Abstract The influence of carbon number of seven hydrocarbons (methane, ethane, propane, n -butane, i-butane, heptane and toluene) on PAH formation was investigated in a laminar tube reactor. The hydrocarbons underwent oxygen-free pyrolysis within the temperature range of 1050–1350 °C at a fixed carbon concentration of 10,000 ppm on C 1 basis. Particulate and gas phase PAHs were collected at the outlet of the reactor at pyrolysis temperature intervals of 100 °C. The particulates generated were characterised at sub-micron levels in terms of size, number and mass using a differential mobility spectrometer (DMS-500). PAHs from both the gas and particulate samples were extracted using an accelerated solvent extractor (ASE) and the extracts analysed using gas chromatography coupled to mass spectrometry (GCMS). The PAHs studied were the US EPA 16 priority PAHs with particular attention given to group B2, which are possible human carcinogens.

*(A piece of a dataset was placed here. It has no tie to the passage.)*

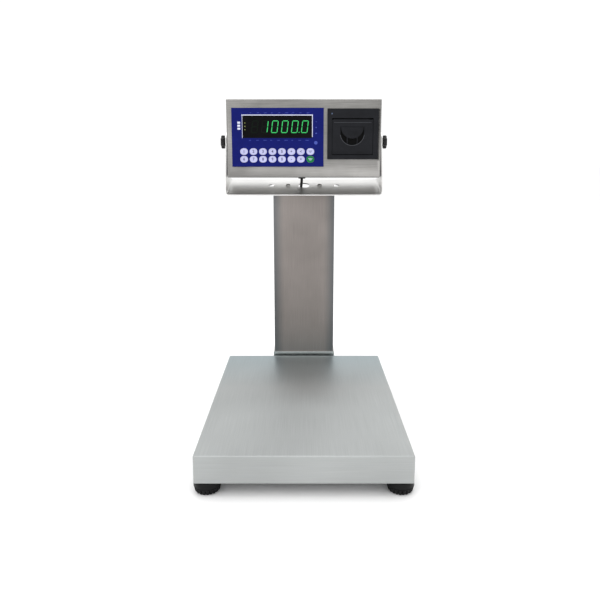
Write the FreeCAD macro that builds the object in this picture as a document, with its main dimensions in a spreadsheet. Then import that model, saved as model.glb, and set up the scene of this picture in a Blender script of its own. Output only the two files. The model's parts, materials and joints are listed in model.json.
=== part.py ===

The experimental results showed that increase in temperature of the reactor from 1050 to 1350 °C decreased the total PAH concentrations regardless of the carbon number of the hydrocarbon investigated. Increasing the carbon number of C 1 –C 7 hydrocarbons decreased the gas phase (GP) PAH concentrations at a temperature of 1350 °C, while the particulate phase (PP) PAH concentrations (as well as those of Group B2 PAHs) decreased at a temperature of 1150 °C. There was increasing and decreasing trends of total PAH concentrations with increasing carbon number of the hydrocarbons at temperatures of 1050 °C and 1350 °C respectively. Benzenoid and five-membered ring PAHs of 2–4 rings were detected in roughly similar concentrations irrespective of the carbon number of the hydrocarbon. Soot propensities, abundance of particle phase PAHs and carcinogenicity of soot particles increased substantially at a temperature of 1050 °C due to isomerisation in the case of the C 4 hydrocarbons and aromatisation in the case of C 7 hydrocarbons. PAHs from toluene and propane had the highest weighted carcinogenicities at a temperature of 1050 °C per unit volume of gas and per unit soot mass respectively. The weighted carcinogenicity (soot mass basis) decreased with increasing carbon number at temperature of 1150 °C. Potential implication of these observations is that hydrocarbons known to produce substantial particulate mass in combustion systems such as an internal combustion engines, could also have low toxicity.